We are using Confluent Kafka with schema registry. We have more than 40 topics. Our application writes avro messages to these topics, using the schema from the registry.
From what I understand, when using the registry, the message doesn't contain the actual schema but a reference to the schema ( schema id ) from the registry. I am working on a utility in Java, that will accept a topic name or a list of topic names and retrieve a limited number ( maybe 50 ) of messages, from each of these topics. This utility should then convert the avro message to a json.
All the examples that I have seen, still have to give the schema for being able to convert the byte[] to json.
I was hoping and wondering, if it is possible to get the schema from the registry dynamically using the information from the avro message ( the schema id ) from the topic and use that to convert the message to json.

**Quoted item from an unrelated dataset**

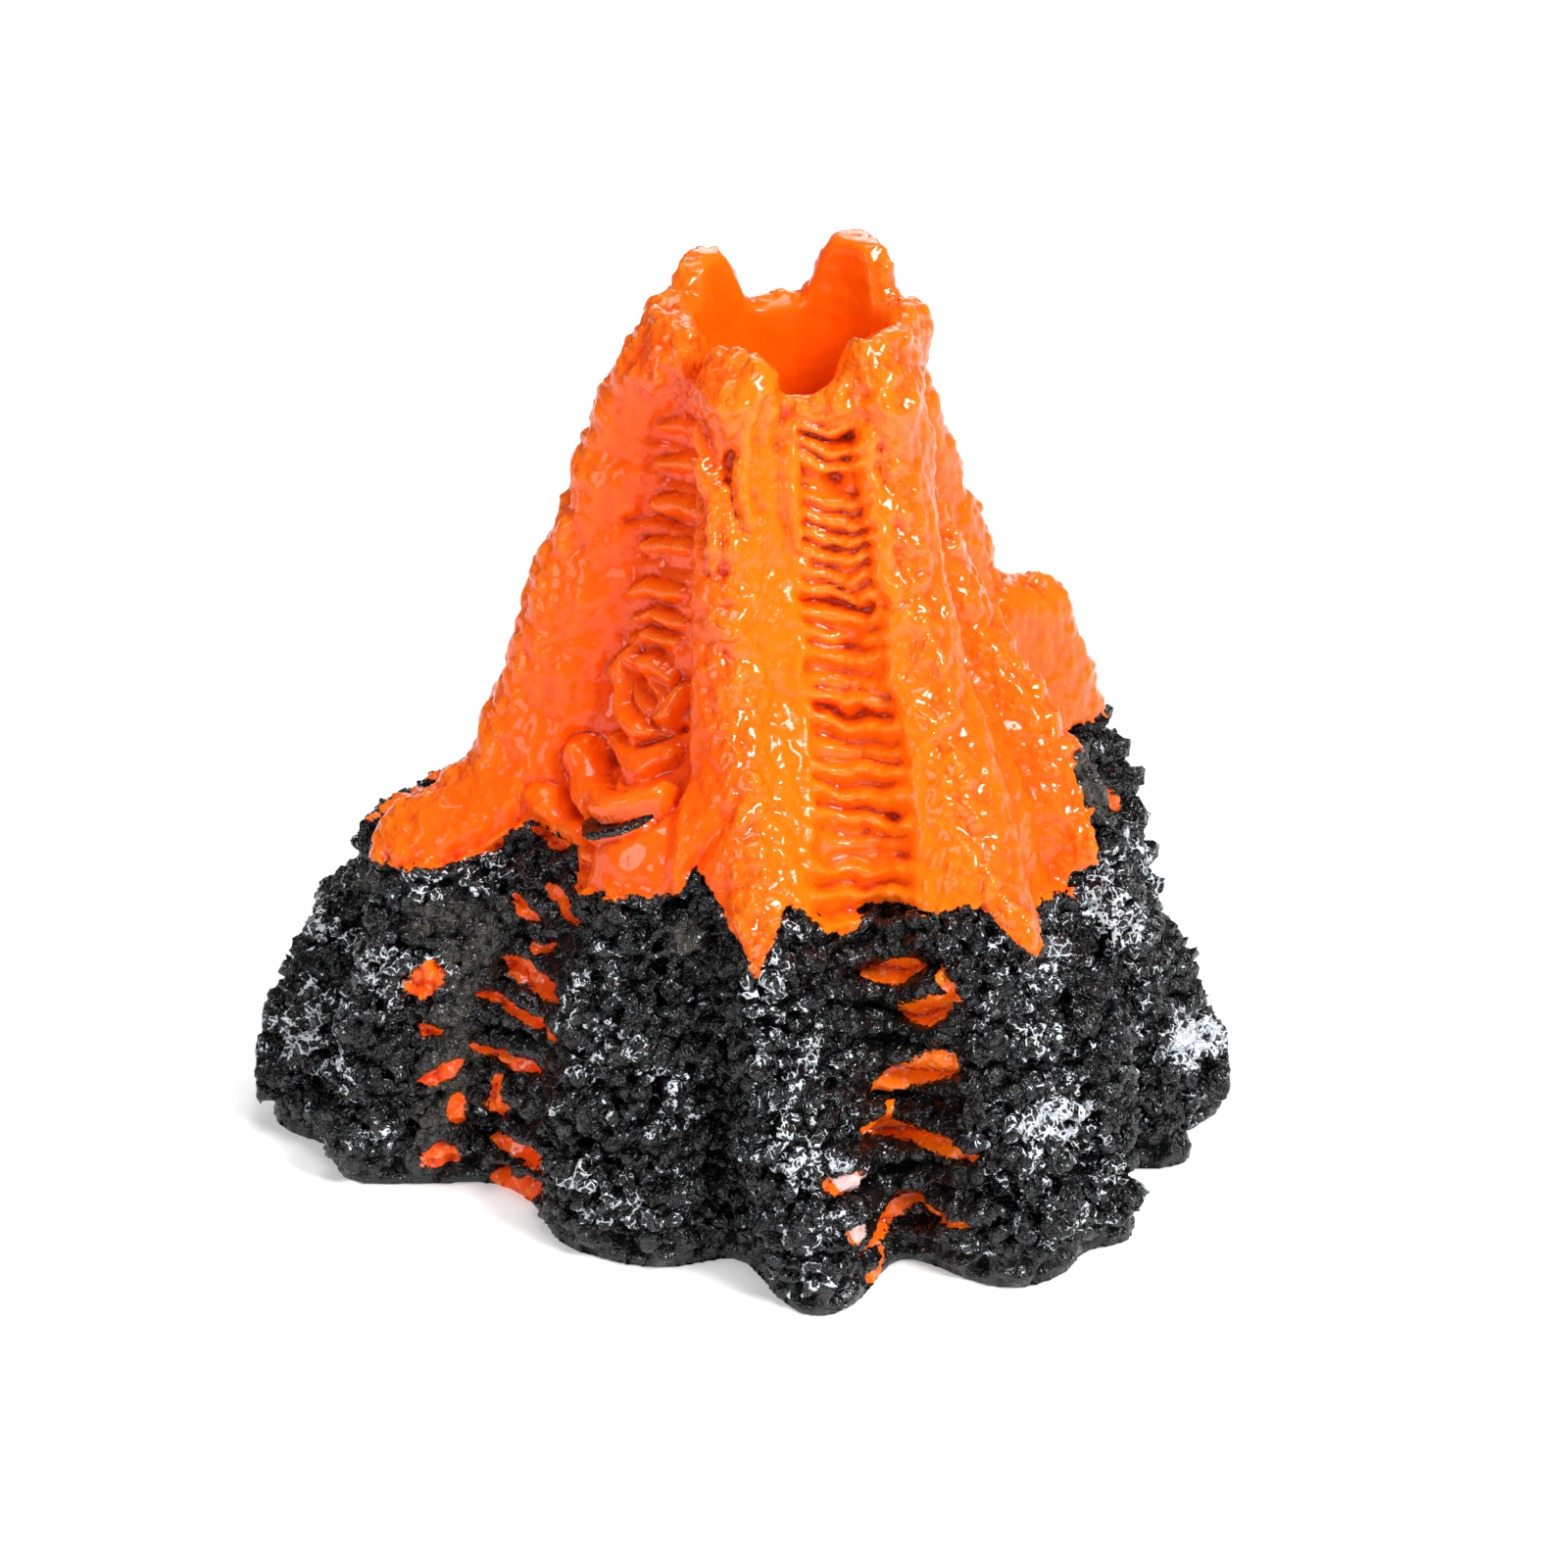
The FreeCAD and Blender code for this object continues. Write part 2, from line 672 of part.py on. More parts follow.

Is it possible to do so? Can someone give me an example on how to achieve that?
Thank you
Updates
@eik
Trial 1
props.put(ConsumerConfig.VALUE_DESERIALIZER_CLASS_CONFIG,
"io.confluent.kafka.streams.serdes.avro.GenericAvroDeserializer");
final Consumer<String, GenericRecord> genericConsumer = new KafkaConsumer<>(props);
genericConsumer.subscribe(Collections.singletonList("TOPICNAME"));
while (true) {
final ConsumerRecords<String, GenericRecord> genericConsumerRecords = genericConsumer.poll(Duration.ofMillis(1000));
System.out.println("genericConsumerRecords.count() : " + genericConsumerRecords.count() + " genericConsumerRecords.isEmpty() : " + genericConsumerRecords.isEmpty());
genericConsumerRecords.forEach(genericRecord1 -> {
try {
System.out.println("convert(genericRecord1.value()) -> " + convert(genericRecord1.value()));
} catch (IOException e) {
e.printStackTrace();
}
//
});
}
This is the output genericConsumerRecords.count() : 0 genericConsumerRecords.isEmpty() : true
Note: : The convert method is the one in the answer below
Trial 2
props.put(ConsumerConfig.VALUE_DESERIALIZER_CLASS_CONFIG,
"org.apache.kafka.common.serialization.ByteArrayDeserializer");
final Consumer<String, byte[]> consumer = new KafkaConsumer<>(props);
consumer.subscribe(Collections.singletonList("TOPICNAME"));
while (true) {
final ConsumerRecords<String, byte[]> consumerRecords = consumer.poll(Duration.ofMillis(1000));
System.out.println("consumerRecords.count() : " + consumerRecords.count() + " consumerRecords.isEmpty() : " + consumerRecords.isEmpty());
consumerRecords.forEach(record1 -> {
String string = new String(record1.value(), StandardCharsets.UTF_8);
System.out.printf("offset = %d, key = %s, value = %s \n", record1.offset(), record1.key(), string);
});
}
This is the output
consumerRecords.count() : 60 consumerRecords.isEmpty() : false
offset = 0, key = e3bff195-08a7-4c58-99de-98ffe2d460e6, value = He52d6fa6-841f-430c-8bf7-bd4c7b684129 http://schemaregistryurl:8081/subjects/TOPICNAME-value/versions/1/schema Canon Message to represent CustomerPrefAVRFAST 162019-08-07T08:35:35.9950728 QA1-Test-0421-16$CustomerPrefData 1He52d6fa6-841f-430c-8bf7-bd4c7b684129 RawH862437d0-e260-45f9-ab5e-345b536d685a02020-04-21T17:48:52.601Z$CustomerPref POL_MAST02020-04-21T11:17:28.241ZHe3bff195-08a7-4c58-99de-98ffe2d460e69
False&1900-01-01T00:00:00He3bff195-08a7-4c58-99de-98ffe2d460e6He3bff195-08a7-4c58-99de-98ffe2d460e6
Note: : I had to remove some non-ascii characters from the output
The second method does give the output, but it is a byte[], need to get the json output. Have tried different ways unsuccessfully.
How do I fix it?
Thanks